Given instruction: List each line of the data that holds the string "scene", please.

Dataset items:
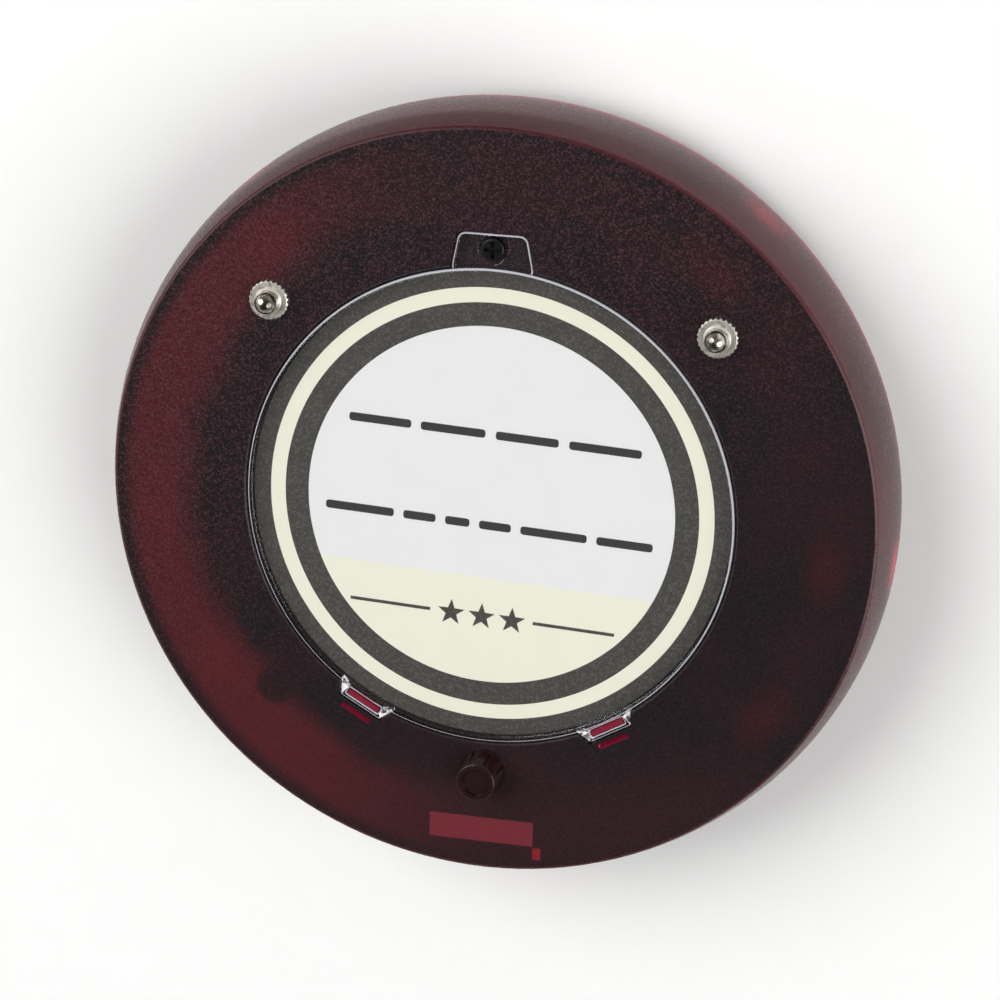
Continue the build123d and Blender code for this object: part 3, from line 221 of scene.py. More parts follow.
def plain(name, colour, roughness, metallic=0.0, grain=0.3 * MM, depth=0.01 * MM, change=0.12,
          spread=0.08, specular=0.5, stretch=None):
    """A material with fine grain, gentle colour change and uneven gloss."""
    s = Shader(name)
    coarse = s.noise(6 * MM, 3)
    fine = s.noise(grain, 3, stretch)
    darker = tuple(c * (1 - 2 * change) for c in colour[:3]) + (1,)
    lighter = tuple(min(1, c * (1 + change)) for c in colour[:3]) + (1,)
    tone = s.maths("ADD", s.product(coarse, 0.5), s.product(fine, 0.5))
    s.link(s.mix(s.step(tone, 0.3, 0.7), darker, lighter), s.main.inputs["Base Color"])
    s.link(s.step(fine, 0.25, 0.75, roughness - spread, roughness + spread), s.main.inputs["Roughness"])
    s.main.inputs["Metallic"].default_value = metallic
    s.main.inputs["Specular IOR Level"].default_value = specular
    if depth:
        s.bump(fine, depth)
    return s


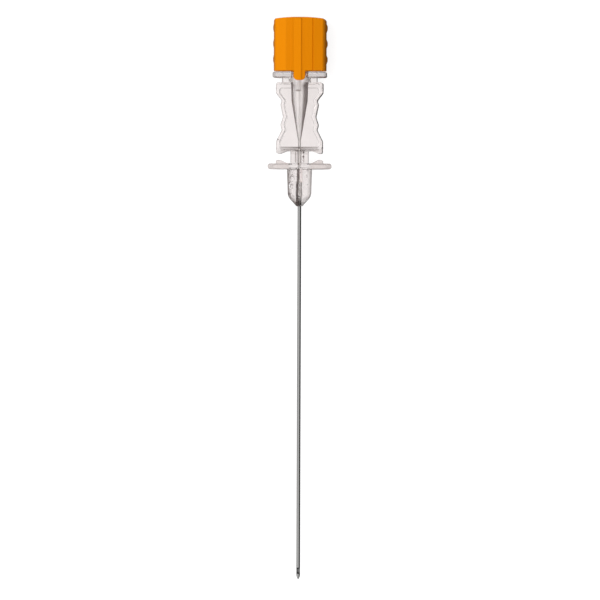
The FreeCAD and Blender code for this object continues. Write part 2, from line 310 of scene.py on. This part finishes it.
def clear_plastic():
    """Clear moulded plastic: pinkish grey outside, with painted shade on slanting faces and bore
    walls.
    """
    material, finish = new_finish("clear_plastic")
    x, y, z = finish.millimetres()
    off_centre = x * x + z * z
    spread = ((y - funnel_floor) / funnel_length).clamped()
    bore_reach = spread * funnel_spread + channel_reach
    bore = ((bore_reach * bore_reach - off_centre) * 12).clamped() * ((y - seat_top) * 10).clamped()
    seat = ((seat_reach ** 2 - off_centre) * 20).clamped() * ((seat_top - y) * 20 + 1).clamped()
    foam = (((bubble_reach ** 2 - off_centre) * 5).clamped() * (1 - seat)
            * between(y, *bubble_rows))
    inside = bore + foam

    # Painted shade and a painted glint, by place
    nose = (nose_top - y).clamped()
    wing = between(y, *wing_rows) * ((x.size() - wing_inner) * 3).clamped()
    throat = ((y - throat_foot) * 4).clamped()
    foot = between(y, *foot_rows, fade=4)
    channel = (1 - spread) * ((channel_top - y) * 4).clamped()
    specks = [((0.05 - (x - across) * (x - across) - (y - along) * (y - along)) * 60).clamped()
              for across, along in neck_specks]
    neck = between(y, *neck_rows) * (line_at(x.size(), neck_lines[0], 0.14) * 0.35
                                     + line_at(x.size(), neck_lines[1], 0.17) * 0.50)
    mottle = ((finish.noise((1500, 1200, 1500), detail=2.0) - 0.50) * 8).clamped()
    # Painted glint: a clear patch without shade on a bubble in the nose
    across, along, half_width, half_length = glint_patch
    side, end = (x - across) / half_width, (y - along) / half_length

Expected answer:
Continue the build123d and Blender code for this object: part 3, from line 221 of scene.py. More parts follow.
The FreeCAD and Blender code for this object continues. Write part 2, from line 310 of scene.py on. This part finishes it.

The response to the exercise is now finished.